The release of the CPTPP text and NIA was welcomed by free trade advocates, but appeared to have done little to persuade critics of the deal.
Council of Trade Unions economist Bill Rosenberg said many of the issues identified in the original deal were still present in the CPTPP, while its analysis was “deeply flawed”.
“It assumes that working people will find new employment immediately when their jobs are displaced by the CPTPP. That assumption is simply not supported by international evidence and New Zealand’s history of job losses.”
Auckland University law professor Jane Kelsey said the revised NIA “layers new spin onto old” and had failed to provide a genuinely independent analysis.

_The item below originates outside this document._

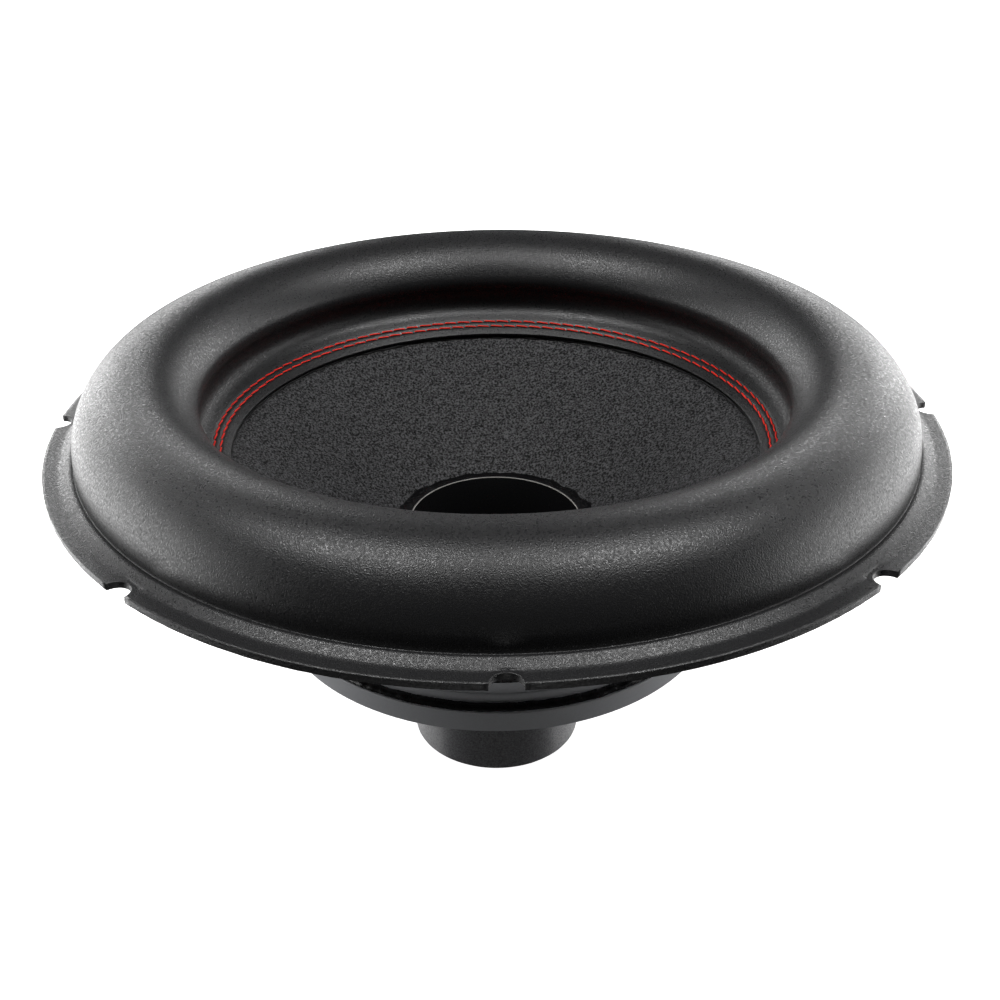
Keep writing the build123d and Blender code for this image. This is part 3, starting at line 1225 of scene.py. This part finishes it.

“Instead, we have a propaganda exercise, prepared by officials who negotiated the agreement for a government that has already nailed its colours to the mast. It patently fails to justify Labour and NZ First’s decision to sign a deal they have previously opposed.”
Kelsey said the NIA treated the suspended provisions as if they were permanently removed, whereas the CPTPP countries would come under pressure to reinstate them if the US wanted to rejoin.
Parker has said Parliament will debate the deal before the signing in Chile on March 8, while it will also go through the normal select committee process.
The Greens remain opposed, but National is almost certain to join New Zealand First in giving the Government the support it needs to pass enabling legislation.